━━━ COLLECTED MATERIAL ━━━

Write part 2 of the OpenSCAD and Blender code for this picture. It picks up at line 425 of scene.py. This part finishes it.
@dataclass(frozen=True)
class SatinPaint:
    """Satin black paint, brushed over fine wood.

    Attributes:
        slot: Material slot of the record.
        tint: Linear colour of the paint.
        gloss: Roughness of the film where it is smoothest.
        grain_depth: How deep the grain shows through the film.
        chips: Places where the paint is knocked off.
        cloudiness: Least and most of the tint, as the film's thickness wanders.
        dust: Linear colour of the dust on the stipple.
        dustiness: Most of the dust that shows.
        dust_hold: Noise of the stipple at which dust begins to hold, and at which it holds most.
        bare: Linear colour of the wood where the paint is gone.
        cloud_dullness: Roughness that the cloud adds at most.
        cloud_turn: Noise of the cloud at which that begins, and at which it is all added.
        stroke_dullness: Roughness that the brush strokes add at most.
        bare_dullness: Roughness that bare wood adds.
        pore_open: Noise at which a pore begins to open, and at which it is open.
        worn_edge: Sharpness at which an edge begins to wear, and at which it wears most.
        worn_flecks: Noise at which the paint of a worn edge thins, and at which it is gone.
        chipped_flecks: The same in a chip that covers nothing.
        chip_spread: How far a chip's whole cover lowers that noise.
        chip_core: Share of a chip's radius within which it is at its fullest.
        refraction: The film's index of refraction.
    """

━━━

TASK INSTRUCTIONS: Produce the lines from the top of the listing through the "over fine wood." line exactly as they appear, with no additional output.

WRITTEN RESPONSE:
Write part 2 of the OpenSCAD and Blender code for this picture. It picks up at line 425 of scene.py. This part finishes it.
@dataclass(frozen=True)
class SatinPaint:
    """Satin black paint, brushed over fine wood.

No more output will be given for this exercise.